TO LEAVE MOST INVESTORS BEHIND.




Here are SEVEN reasons the market is going to recover, and recover


quicker than most believe.




1. Primary is earnings...yes I said earnings. In the next two weeks


we are going to have the beginnings of one of the strongest earnings


seasons on record, certainly within the last two years. Why do I say


that?, Because current estimates for the SP500 stocks are calling for


a 22.5% quarterly gain over the same quarter last year. Now of course


we know that last year was abysmal, so a big part of that number is


because of that poor performance, but Wall Street is only concerned


with the perception of improvement...and there really was some.




2. We are now entering the 7th month of economic recovery...yes, a


little touted fact is that this economy HAS been improving. What


has NOT improved and from your perspective makes things feel so


miserable is that the market has continued its downward spiral


throughout this period, DESPITE good economic numbers from just about


all sides.




3. Productivity has increased, six straight months ...more product


with less overhead means a fatter bottom line.




4. Everyone says that jobless numbers have increased meaning there


can be no turnaround. Jobs are a lagging indicator. What they are


not telling you is that Temporary services have increased 9% over the


last 6 months...always a LEADING indicator and that the average


workweek has lengthened...again adds to the bottom line without


substantially increasing overheads.




5. Core inflation remains under control...no rate increases in the


offing. The public has been taking money out of stocks and putting


it into Bonds...a sure sign the bottom is near. Bonds are about to


get trounced.




6. Friday's rally was on extremely light volume...Most traders were


taking a 4 day weekend and, of course were short going into the


holiday. They are also going to be scrambling to get themselves out


of short positions at the first signs of retreat, which will bring in


the momentum players and massive short covering to exit all those


positions that they have been piling up over the last 6 week slide.
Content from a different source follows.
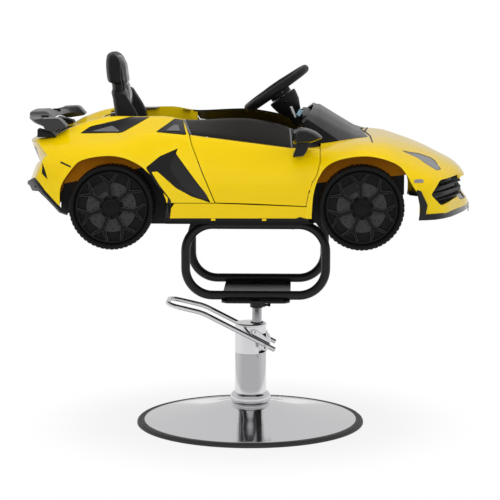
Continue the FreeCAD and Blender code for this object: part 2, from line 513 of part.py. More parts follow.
def pump_parts(model):
    """Pump cylinder, covers, cap, lever bracket and pin."""
    axis = Placement(Vector(model.pump_x, 0, 0), Rotation())
    pump = model.body("pump_body", axis)
    revolve(model, pump, [
        ("0", "<weight_seat>"), ("<flange_radius>", "<weight_seat>"),
        ("<flange_radius>", "<weight_seat> + <flange_thickness>"),
        ("<pump_radius>", "<weight_seat> + <flange_thickness>"), ("<pump_radius>", "<pump_height>"),
        ("0", "<pump_height>")])
    bore = sketch_on(pump, "RamBoreCircle", "XY_Plane")
    circle(model, bore, ("<ram_x> - <pump_x>", "0"), "<ram_radius> + <running_gap>")
    hollow = pump.newObject("PartDesign::Pocket", "RamBore")
    hollow.Profile = bore
    hollow.Type = "Length"
    hollow.Reversed = True
    hollow.setExpression("Length", model.bound("<pump_height> + <cut_overrun>"))
    for k in range(int(model.base_bolt_count)):
        drill(model, pump, ("<base_bolt_circle> * cos(45deg + %d * 360deg / <base_bolt_count>)" % k,
                            "<base_bolt_circle> * sin(45deg + %d * 360deg / <base_bolt_count>)" % k),
              "<base_bolt_radius> + <running_gap>", name="FlangeHole%d" % k)

    lower = model.body("pump_lower_cover", axis)
    foot = "<dome_top> - <rim_height>"
    revolve(model, lower, [
        ("<cover_radius> - <cover_wall>", foot), ("<cover_radius>", foot), ("<cover_radius>", "<cover_seam>"),
        ("<cover_radius> - <cover_wall>", "<cover_seam>")])

    upper = model.body("pump_upper_cover", axis)
    revolve(model, upper, [
        ("<cover_radius> - <cover_wall>", "<cover_seam>"), ("<cover_radius> - 0.5 * <cover_wall>", "<cover_seam>"),
        ("<cover_radius>", "<cover_seam> + 0.5 * <cover_wall>"), ("<cover_radius>", "<cover_top>"),
        ("<cover_radius> - <cover_wall>", "<cover_top>")])
    window = sketch_on(upper, "SlotOutline", "XZ_Plane")
    closed_outline(model, window, [
        ("<cover_radius> - <slot_depth>", "<slot_bottom>"), ("<cover_radius> + <cut_overrun>", "<slot_bottom>"),
        ("<cover_radius> + <cut_overrun>", "<slot_top>"), ("<cover_radius> - <slot_depth>", "<slot_top>")])
    slot = upper.newObject("PartDesign::Pocket", "Slot")
    slot.Profile = window
    slot.Type = "ThroughAll"
    slot.Midplane = True

    cap = model.body("pump_cap", axis)
    revolve(model, cap, [
        ("<cover_radius> - <cover_wall> - <running_gap>", "<pump_height>"),
        ("<cover_radius> - <cover_wall> - <running_gap>", "<cover_top>"),
        ("<cover_radius> + <cap_lip>", "<cover_top>"),
        ("<cover_radius> + <cap_lip>", "<cover_top> + 0.5 * <cap_height>"),
        ("<cover_radius> - <cap_lip>", "<cover_top> + <cap_height>"), ("0", "<cover_top> + <cap_height>"),
        ("0", "<pump_height>")])
    drill(model, cap, ("<ram_x> - <pump_x>", "0"), "<ram_radius> + <part_gap>", name="RamHole")
    model.doc.recompute()

    # Two cheeks stand beside the cover and a bridge joins them in front of it
    side = [(model.pump_x - model.cover_wall, model.cheek_top),
            (model.ram_x, model.cheek_top), (model.pivot_x + model.lever_eye, model.pivot_z + 2 * model.lever_eye),
            (model.pivot_x + 1.6 * model.lever_eye, model.pivot_z),
            (model.pivot_x + 0.6 * model.lever_eye, model.pivot_z - 1.2 * model.lever_eye),
            (model.pivot_x - model.lever_eye, model.pivot_z - model.lever_eye),
            (model.ram_x, model.pivot_z + 1.2 * model.lever_eye)]
    inner = model.cover_radius + model.part_gap
    cheek = prism(side, -inner - model.cheek_thickness, -inner)
    other = mirrored(cheek)
    front = model.pump_x + model.cover_radius + model.part_gap
    bridge = Part.makeBox(model.cheek_thickness, 2 * inner + model.cheek_thickness, 2.4 * model.lever_eye,
                          Vector(front, -inner - model.cheek_thickness / 2, model.pivot_z + model.pivot_radius
                                 + model.part_gap))
    pads = Part.makeBox(model.lever_eye, 2 * inner + model.cheek_thickness, model.cheek_thickness,
                        Vector(model.pump_x - model.lever_eye / 2, -inner - model.cheek_thickness / 2,
                               model.cheek_top - 2 * model.cheek_thickness))
    hollow = Part.makeCylinder(model.cover_radius, model.cover_top, Vector(model.pump_x, 0, 0))
    whole = cheek.fuse([other, bridge, pads]).cut(hollow)
    pivot = Vector(model.pivot_x, -model.lever_spread * 2, model.pivot_z)
    bracket_bore = Part.makeCylinder(model.pivot_radius + model.running_gap, model.lever_spread * 4, pivot,
                                     Vector(0, 1, 0))
    model.feature("lever_bracket", single(whole.cut(bracket_bore).removeSplitter()))

    half = model.lever_spread + model.lever_rod + model.cheek_thickness
    pin = Part.makeCylinder(model.pivot_radius, 2 * half, Vector(model.pivot_x, -half, model.pivot_z),
                            Vector(0, 1, 0))
    bore = Part.makeCylinder(model.pin_bore, 2 * half, Vector(model.pivot_x, -half, model.pivot_z),
                             Vector(0, 1, 0))
    model.feature("lever_pin", pin.cut(bore))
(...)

We did leave some nasty gaps on the SP and the NASDAQs that I would


surely like to see filled, but unless we see some event or news


driven drop, we could also view these as the first true breakaway


gaps we have seen in this market in 2 years.




7.Technical indicators


Average VIX, (Volatility Index) levels have finally gotten


back above 30 with the upper band sitting at a comfortable 34 right


now. At one time the average levels were in the teens. It has taken


4 months for those levels to work themselves back to the point where


they are in a "normal" range and predicting not just a short term


rally, but a longer term bias to the upside.When the VIX drops


through the Upper Bollinger Band we can expect a major rally within


1-3 days. It dropped below again on Thursday and we began a rally


Friday. Currently VIX is at 30 with lower band at a normal 25, so we


have quite a ways to go before becoming over bought.


McClellan Summation Index. This normally slow to turn index


is one of the most accurate precursors to market turns and on Friday


we saw the NYSE, DOW, SP,OEX, NASDAQ Composite, NASDAQ NDX, and Total


Market Index ALL turn positive.


Investor Sentiment: A measurement of Bulls vs Bears where by


an imbalance in public sentiment, which of course is usually wrong


infers the opposite is about to happen. One of the most widely


followed, AAII is currently 27% Bulls,


TRIN5: When it is above 6 and turns down it's rally time.


Currently 7 after being as high as 9.5 last week.


New Lows: NYSE New Lows are at 35, under the warning level and


down from 235 the day before


Now...what about the downside...Can we go lower?. Of course. Any


world terrorism event is liable to have swift impact on the markets


and the the DOW is vulnerable on such an event to about 8715, but


that would be an even more viable area for purchase.